_Exercise task_. Within the material below, transcribe exactly the lines from the one holding "module rubber_feet() color(dark)" through the one holding "if empty is", keeping both ends and skipping the rest.

_Data shown_.
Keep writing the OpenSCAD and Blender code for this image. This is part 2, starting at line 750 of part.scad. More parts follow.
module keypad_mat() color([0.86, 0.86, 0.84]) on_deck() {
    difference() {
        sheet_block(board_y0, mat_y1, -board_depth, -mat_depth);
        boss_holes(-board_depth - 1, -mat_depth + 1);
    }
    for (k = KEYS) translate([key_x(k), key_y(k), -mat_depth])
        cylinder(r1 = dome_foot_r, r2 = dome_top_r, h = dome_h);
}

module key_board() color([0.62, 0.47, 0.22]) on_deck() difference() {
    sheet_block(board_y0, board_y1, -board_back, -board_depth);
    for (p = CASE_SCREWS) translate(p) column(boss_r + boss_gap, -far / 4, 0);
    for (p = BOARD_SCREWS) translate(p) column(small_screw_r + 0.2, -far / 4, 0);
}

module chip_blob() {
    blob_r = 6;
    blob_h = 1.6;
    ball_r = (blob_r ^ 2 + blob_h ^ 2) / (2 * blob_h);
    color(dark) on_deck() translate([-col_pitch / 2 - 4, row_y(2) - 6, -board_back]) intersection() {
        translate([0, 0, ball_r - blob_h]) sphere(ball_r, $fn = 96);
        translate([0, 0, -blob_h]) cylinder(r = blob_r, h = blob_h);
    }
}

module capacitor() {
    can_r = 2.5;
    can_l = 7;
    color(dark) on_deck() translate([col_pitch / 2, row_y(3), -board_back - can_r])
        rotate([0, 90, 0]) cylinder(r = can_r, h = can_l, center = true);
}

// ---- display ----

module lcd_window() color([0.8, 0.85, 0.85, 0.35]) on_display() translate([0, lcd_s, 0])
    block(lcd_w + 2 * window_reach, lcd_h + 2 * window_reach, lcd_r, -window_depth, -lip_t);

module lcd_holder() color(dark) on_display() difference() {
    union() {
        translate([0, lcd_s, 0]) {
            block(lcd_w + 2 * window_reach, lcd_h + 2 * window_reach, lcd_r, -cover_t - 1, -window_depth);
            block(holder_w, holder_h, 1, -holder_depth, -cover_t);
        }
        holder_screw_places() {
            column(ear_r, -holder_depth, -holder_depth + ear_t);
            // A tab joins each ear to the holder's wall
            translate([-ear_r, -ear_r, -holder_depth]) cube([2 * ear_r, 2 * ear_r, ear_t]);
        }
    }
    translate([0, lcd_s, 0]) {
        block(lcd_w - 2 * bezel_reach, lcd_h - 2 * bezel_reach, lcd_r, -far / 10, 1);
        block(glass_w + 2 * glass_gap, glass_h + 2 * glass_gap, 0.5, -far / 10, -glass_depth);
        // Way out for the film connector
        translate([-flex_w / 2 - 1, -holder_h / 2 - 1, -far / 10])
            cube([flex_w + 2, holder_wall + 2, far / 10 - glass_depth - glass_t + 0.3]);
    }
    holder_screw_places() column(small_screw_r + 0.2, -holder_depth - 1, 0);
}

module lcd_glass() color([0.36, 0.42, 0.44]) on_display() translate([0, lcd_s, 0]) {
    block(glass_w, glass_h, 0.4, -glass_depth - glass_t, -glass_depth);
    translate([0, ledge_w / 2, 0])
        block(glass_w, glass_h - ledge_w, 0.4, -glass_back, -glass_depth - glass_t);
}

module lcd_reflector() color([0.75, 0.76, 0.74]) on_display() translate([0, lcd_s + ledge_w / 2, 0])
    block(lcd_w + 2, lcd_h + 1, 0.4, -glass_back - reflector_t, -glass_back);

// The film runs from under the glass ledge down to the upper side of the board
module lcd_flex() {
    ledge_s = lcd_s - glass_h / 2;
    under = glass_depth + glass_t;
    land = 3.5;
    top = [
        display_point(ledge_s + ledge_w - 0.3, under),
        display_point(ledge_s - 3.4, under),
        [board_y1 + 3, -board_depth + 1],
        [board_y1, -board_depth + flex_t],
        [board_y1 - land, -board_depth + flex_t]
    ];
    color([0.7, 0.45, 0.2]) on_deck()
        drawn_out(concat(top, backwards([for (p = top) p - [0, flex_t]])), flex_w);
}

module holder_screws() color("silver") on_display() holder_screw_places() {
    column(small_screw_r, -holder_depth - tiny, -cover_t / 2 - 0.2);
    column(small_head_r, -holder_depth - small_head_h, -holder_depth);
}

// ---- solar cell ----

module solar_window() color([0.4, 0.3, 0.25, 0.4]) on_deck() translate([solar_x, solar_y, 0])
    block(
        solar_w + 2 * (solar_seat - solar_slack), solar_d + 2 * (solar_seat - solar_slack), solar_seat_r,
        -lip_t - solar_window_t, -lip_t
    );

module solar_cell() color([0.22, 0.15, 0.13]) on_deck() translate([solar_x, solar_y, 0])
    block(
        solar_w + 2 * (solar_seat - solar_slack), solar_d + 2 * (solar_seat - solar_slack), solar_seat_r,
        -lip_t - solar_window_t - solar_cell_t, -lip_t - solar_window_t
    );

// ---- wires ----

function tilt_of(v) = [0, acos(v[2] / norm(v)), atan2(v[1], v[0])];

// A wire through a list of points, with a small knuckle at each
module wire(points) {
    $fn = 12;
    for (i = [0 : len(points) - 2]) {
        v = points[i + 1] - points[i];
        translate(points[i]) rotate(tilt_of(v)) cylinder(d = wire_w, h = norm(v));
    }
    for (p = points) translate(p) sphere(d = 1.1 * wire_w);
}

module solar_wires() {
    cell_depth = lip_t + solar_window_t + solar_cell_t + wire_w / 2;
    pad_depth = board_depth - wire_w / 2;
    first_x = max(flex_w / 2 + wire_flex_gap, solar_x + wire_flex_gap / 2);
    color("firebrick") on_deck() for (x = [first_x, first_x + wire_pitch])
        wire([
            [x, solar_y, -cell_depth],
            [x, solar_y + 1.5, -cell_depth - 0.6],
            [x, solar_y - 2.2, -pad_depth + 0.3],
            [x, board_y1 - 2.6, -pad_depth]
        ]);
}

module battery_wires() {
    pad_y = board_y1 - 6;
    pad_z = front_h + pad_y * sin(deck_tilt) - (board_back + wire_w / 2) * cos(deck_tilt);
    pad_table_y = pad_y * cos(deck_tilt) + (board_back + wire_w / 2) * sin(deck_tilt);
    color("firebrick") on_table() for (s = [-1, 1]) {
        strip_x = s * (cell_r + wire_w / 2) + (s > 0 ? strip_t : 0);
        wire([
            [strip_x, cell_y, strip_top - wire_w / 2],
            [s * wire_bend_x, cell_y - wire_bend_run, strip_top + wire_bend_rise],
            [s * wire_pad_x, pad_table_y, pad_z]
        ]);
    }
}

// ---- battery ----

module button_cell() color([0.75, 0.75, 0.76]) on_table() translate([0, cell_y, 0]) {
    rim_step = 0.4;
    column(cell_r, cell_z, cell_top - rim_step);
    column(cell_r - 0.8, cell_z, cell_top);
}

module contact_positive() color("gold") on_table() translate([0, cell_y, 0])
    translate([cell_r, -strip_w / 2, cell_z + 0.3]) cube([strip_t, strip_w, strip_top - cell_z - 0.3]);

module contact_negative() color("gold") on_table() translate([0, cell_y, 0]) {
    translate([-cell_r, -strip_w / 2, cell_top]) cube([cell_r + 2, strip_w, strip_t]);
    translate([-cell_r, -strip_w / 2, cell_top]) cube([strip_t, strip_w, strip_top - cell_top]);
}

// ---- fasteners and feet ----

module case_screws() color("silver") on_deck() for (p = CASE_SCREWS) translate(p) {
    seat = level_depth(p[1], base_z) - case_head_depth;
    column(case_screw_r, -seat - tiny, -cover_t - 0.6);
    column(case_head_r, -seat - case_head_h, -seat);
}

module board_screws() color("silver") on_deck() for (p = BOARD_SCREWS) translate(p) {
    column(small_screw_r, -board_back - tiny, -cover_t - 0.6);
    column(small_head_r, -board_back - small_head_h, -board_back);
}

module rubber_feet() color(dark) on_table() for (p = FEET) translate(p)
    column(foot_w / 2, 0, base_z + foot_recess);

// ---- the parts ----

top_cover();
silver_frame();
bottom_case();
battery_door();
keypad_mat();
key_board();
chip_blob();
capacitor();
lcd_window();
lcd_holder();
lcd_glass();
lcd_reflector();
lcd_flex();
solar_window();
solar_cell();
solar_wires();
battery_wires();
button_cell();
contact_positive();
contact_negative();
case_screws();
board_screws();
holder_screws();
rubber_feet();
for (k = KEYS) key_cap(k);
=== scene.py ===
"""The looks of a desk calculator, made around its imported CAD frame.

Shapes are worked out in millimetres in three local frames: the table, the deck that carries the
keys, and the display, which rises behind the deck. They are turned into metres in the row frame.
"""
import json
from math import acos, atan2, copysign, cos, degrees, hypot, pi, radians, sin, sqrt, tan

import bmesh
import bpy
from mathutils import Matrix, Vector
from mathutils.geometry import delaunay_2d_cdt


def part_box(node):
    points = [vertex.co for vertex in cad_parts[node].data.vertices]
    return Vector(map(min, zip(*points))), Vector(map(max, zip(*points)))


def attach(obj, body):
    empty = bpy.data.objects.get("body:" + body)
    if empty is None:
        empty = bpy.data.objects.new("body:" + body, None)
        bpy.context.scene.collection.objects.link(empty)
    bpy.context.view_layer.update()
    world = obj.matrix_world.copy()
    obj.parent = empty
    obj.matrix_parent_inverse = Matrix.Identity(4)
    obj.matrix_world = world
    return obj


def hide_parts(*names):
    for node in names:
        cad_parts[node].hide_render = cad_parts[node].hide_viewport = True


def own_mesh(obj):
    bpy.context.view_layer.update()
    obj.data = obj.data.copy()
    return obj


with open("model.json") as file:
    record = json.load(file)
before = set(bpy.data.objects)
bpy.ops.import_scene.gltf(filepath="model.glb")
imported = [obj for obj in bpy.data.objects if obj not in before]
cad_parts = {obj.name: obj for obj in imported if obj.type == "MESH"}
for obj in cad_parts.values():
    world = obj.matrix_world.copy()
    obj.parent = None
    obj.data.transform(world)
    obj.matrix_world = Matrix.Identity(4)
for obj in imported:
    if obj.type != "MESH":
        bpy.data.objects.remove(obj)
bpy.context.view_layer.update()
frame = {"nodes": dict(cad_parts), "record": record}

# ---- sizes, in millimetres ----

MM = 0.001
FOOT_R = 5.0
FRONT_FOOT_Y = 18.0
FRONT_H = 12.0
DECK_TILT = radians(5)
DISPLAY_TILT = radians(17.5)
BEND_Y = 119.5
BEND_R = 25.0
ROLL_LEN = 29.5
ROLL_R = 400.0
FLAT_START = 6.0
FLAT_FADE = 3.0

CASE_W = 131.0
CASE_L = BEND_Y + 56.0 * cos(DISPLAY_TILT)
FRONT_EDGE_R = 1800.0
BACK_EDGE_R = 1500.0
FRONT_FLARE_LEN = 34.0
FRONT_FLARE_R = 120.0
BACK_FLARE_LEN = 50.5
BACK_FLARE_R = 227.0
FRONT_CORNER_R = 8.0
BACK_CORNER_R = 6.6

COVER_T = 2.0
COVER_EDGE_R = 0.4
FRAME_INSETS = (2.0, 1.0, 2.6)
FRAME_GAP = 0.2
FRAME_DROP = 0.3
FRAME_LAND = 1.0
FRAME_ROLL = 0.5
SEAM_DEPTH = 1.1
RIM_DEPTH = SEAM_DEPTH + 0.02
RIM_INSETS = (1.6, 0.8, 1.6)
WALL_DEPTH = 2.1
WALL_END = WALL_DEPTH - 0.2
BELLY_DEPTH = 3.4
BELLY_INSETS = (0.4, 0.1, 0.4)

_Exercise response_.
module rubber_feet() color(dark) on_table() for (p = FEET) translate(p)
    column(foot_w / 2, 0, base_z + foot_recess);

// ---- the parts ----

top_cover();
silver_frame();
bottom_case();
battery_door();
keypad_mat();
key_board();
chip_blob();
capacitor();
lcd_window();
lcd_holder();
lcd_glass();
lcd_reflector();
lcd_flex();
solar_window();
solar_cell();
solar_wires();
battery_wires();
button_cell();
contact_positive();
contact_negative();
case_screws();
board_screws();
holder_screws();
rubber_feet();
for (k = KEYS) key_cap(k);
=== scene.py ===
"""The looks of a desk calculator, made around its imported CAD frame.

Shapes are worked out in millimetres in three local frames: the table, the deck that carries the
keys, and the display, which rises behind the deck. They are turned into metres in the row frame.
"""
import json
from math import acos, atan2, copysign, cos, degrees, hypot, pi, radians, sin, sqrt, tan

import bmesh
import bpy
from mathutils import Matrix, Vector
from mathutils.geometry import delaunay_2d_cdt


def part_box(node):
    points = [vertex.co for vertex in cad_parts[node].data.vertices]
    return Vector(map(min, zip(*points))), Vector(map(max, zip(*points)))


def attach(obj, body):
    empty = bpy.data.objects.get("body:" + body)
    if empty is None:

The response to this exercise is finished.